CEQA Notice of Determination Omitting Material Change in Project Does Not Trigger Statute of Limitation Period

Ventura Foothills Neighbors v. County of Ventura (2014)

232 Cal.App.4th 429

The Second District Court of Appeal held recently that the County of Ventura abused its discretion when it failed to prepare a supplemental EIR for a project that was built materially different than described in the EIR. This case highlights the pitfalls of changing projects without updating and properly noticing environmental review documents.

The case arose from a challenge to the project by neighboring residents, who became aware of the change, an increase in building height by 15 feet, after construction started.
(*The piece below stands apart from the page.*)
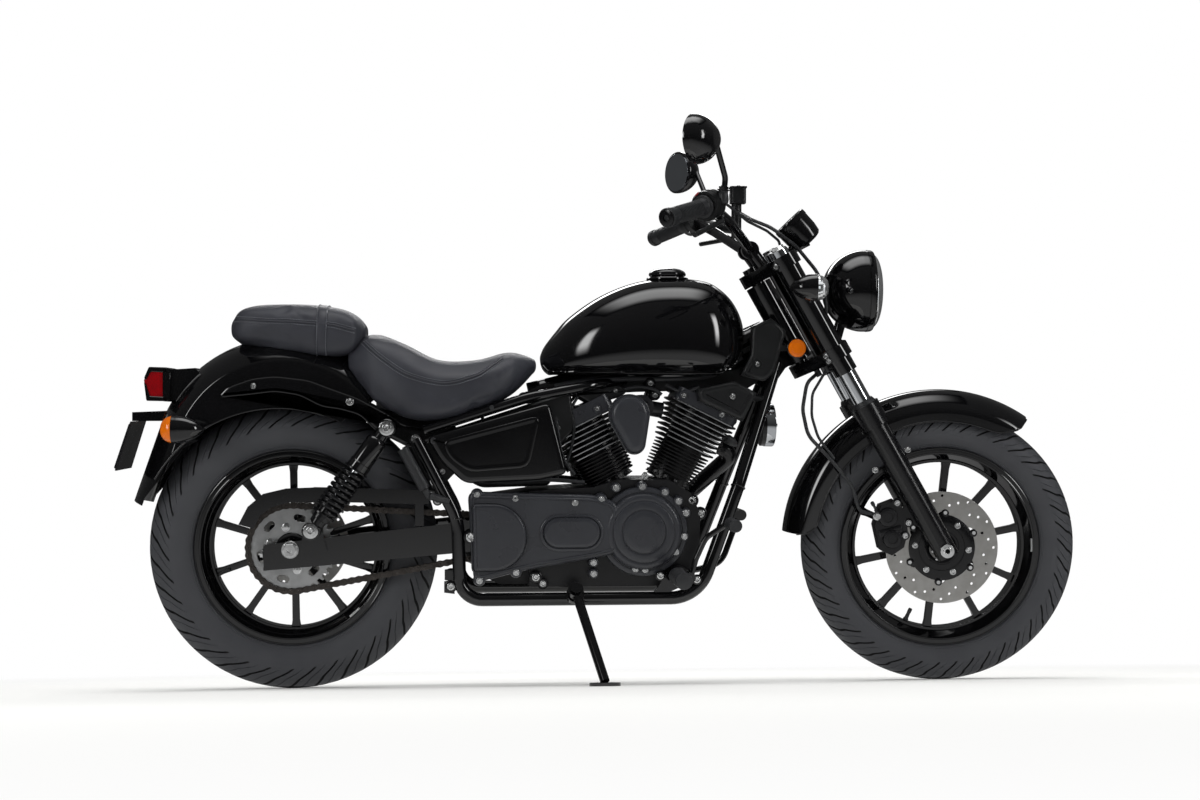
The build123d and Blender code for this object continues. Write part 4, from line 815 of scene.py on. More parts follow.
@dataclass
class Workshop:
    """Where pieces are made: the frames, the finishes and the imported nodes."""

    frames: WorkingFrames
    coats: dict[Coat, bpy.types.Material]
    nodes: dict[str, bpy.types.Object]

    def mesh(self, name: str, shape: Shape, body: Body, coats: Sequence[Coat], smooth: float) -> bpy.types.Object:
        """Turns a drawn shape into an object in place, riding on nothing yet."""
        matrix = self.frames.of(body)
        data = bpy.data.meshes.new(name)
        data.from_pydata([matrix @ p for p in shape.points], [], shape.faces)
        for coat in coats:
            data.materials.append(self.coats[coat])
        data.polygons.foreach_set("material_index", shape.tones)
        data.validate()
        data.shade_smooth()
        data.set_sharp_from_angle(angle=math.radians(smooth))
        data.update()
        piece = bpy.data.objects.new(name, data)
        bpy.context.scene.collection.objects.link(piece)
        return piece

    def piece(
        self, name: str, shape: Shape, body: Body, coats: Sequence[Coat], slot: str,
        replaces: Sequence[str] = (), smooth: float = 40.0, subdivide: int = 0,
    ) -> bpy.types.Object:
        """Makes a finished piece.

        Args:
            name: The piece's name.
            shape: What was drawn.
            body: The body that it rides.
            coats: Its coats, in the order of the shape's tones.
            slot: A material slot's name; not used.
            replaces: The nodes that it stands for.
            smooth: The angle in degrees up to which faces shade as one surface.
            subdivide: Levels of subdivision.

        Returns:
            The piece.
        """
        made = self.mesh(name, shape, body, coats, smooth)
        if subdivide:
            level = made.modifiers.new("smooth_skin", "SUBSURF")
            level.levels = level.render_levels = subdivide
        return self.settle(made, body, replaces)

    def settle(
        self, made: bpy.types.Object, body: Body, replaces: Sequence[str] = ()
    ) -> bpy.types.Object:
        """Lets a piece ride on its body and what it stands for, and reports it."""
        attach(made, body.value)
        if replaces:
            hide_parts(*replaces)
        log.info("%s: %d faces on %s", made.name, len(made.data.polygons), body.value)
        return made

    def coat_node(self, node: str, coat: Coat, edge_mm: float = 0.0) -> None:
        """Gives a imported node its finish, and eases its edges.

        Args:
            node: The node's name.
            coat: Its finish.
            edge_mm: How far its edges are eased, or 0 to leave them.
        """
        thing = self.nodes[node]
        for place in thing.material_slots:
            place.material = self.coats[coat]
        if not thing.material_slots:
            thing.data.materials.append(self.coats[coat])
        if edge_mm:
            weld = thing.modifiers.new("weld", "WELD")
            weld.merge_threshold = WELD_GAP_M
            ease = thing.modifiers.new("eased_edges", "BEVEL")
            ease.width = edge_mm / MM_PER_M
            ease.segments = 2
            ease.limit_method = "ANGLE"
            ease.angle_limit = EASED_FROM
            ease.use_clamp_overlap = True
            ease.harden_normals = False
            shade = thing.modifiers.new("weighted_normals", "WEIGHTED_NORMAL")
            shade.keep_sharp = False
            shade.weight = 80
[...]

The County processed an Addendum EIR before construction, but that document only addressed the change in building location, and not the structure’s increased height. Residents asserted their claim against the County once certain phases in the building’s construction made it clear that the height would rise to 90 feet, and disrupt many of the surrounding neighborhood’s ocean and hillside views. The County defended the challenge, maintaining that the statute of limitations ran 30 days after the County published its Notice of Determination, and the residents’ claims were time-barred.

The Court rejected this argument, stating that the County’s Notice of Determination did not provide notice to the public of the increased building height, only of the project’s change in location. Further, because the notice and the addendum did not review the increase in building height, the residents only became informed of the substantial change in the project after construction commenced. As a result, because the residents filed their action within 180 days of when they knew, or reasonably should have known that the project under way differed substantially from the one described in the EIR, their claims were not time-barred.